How normal is it for a reader to get this excited about a literary prize? Because, truthfully, I haven’t really experienced this in the past. But tomorrow the winner of the 2016 Giller Prize will be announced, and I can’t wait to find out who wins.

I’ve read three of the six shortlisted titles (read my reviews of Mona Awad’s 13 Ways of Looking at a Fat Girl, Emma Donoghue’s The Wonder and Zoe Whittall’s The Best Kind of People), and all three are incredible books. But the reason I picked up each of these titles wasn’t because they made the shortlist. I don’t think I’ve ever read a book just because it was nominated for, or won, a prize. But when books are nominated, they obviously get some more publicity, so I’m more likely to hear about it. And no matter how I find out about a book, if it grabs me, I’ll read it.

Today I attended the Giller Prize Between the Pages event at Koerner Hall in Toronto. The six finalists read from their nominated books and discussed their work. After today, I wouldn’t be surprised if I pick up the three shortlisted titles I haven’t yet read (Gary Barwin’s Yiddish for Pirates, Catherine LeRoux’s The Party Wall and Madeleine Thien’s Do Not Say We Have Nothing).
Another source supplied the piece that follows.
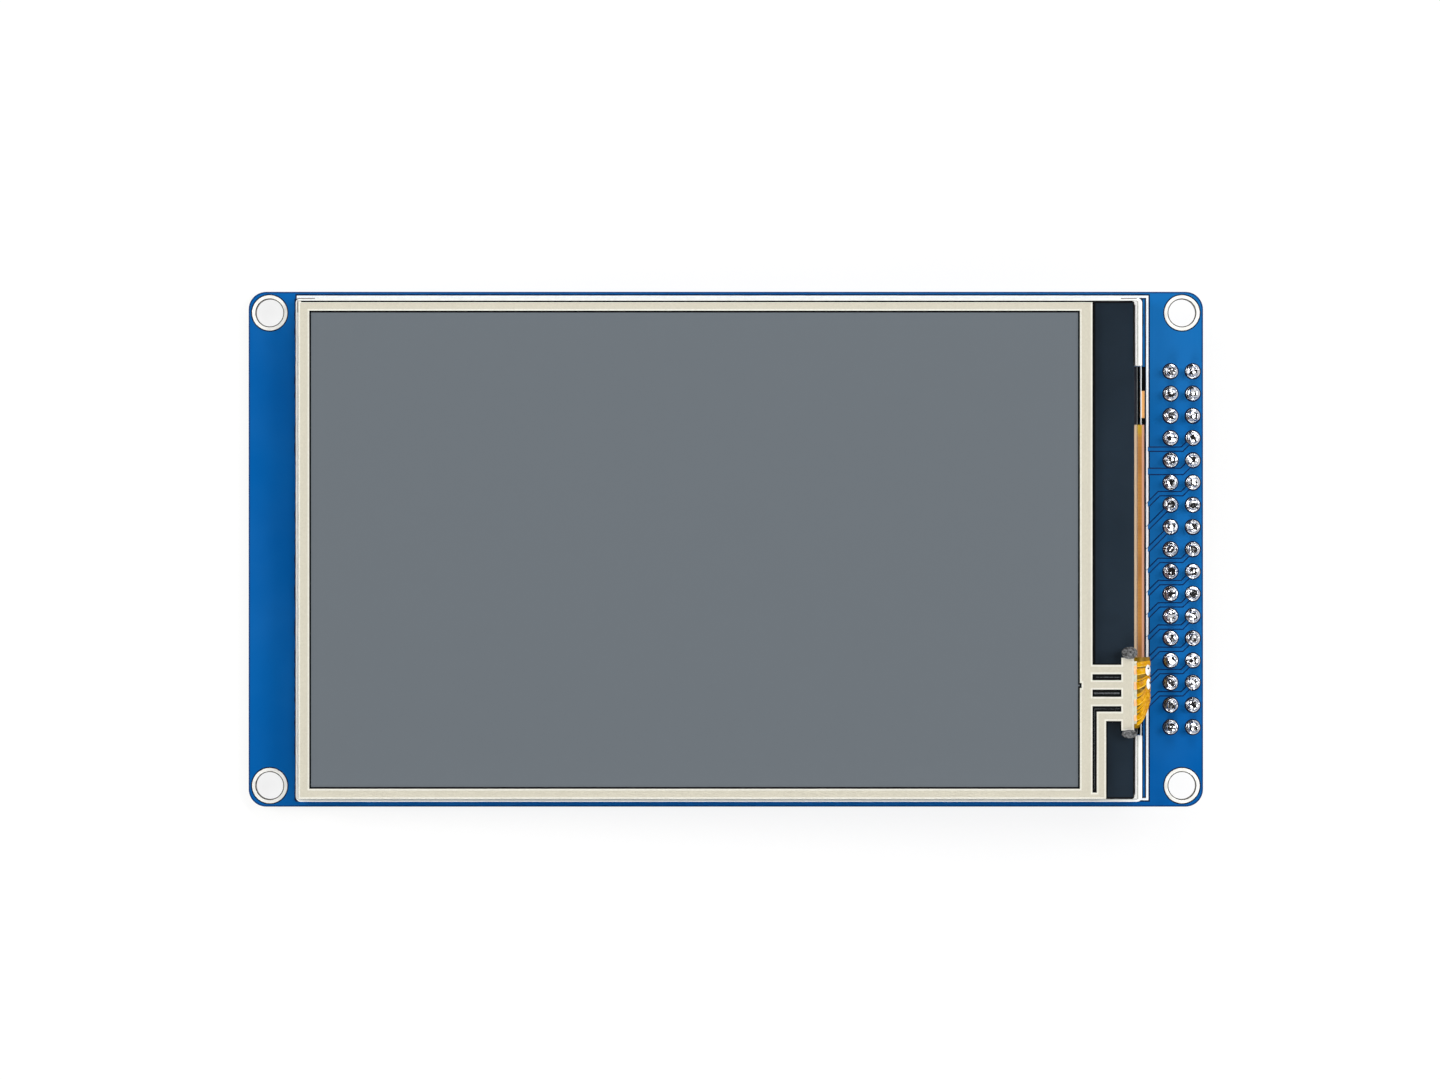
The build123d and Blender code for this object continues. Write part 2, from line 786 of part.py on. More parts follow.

They all sound like great books.

The discussion portion of the event (moderated by actor and director Albert Schultz) was fun and insightful. I love hearing writers talk about writing. When Schultz asked the group if they were nervous, Donoghue answered that it’s easier now that the authors have spent some time together and have gotten to know each other. They approach these things “like a gang.” A gang of authors–what a beautiful idea.

Tomorrow should be a long day for the Giller Prize jury, as that’s when they will choose the winner. I’ve read only half of the shortlisted titles, and it would be difficult for me to pick from those three. I don’t imagine it will be easy for them to decide.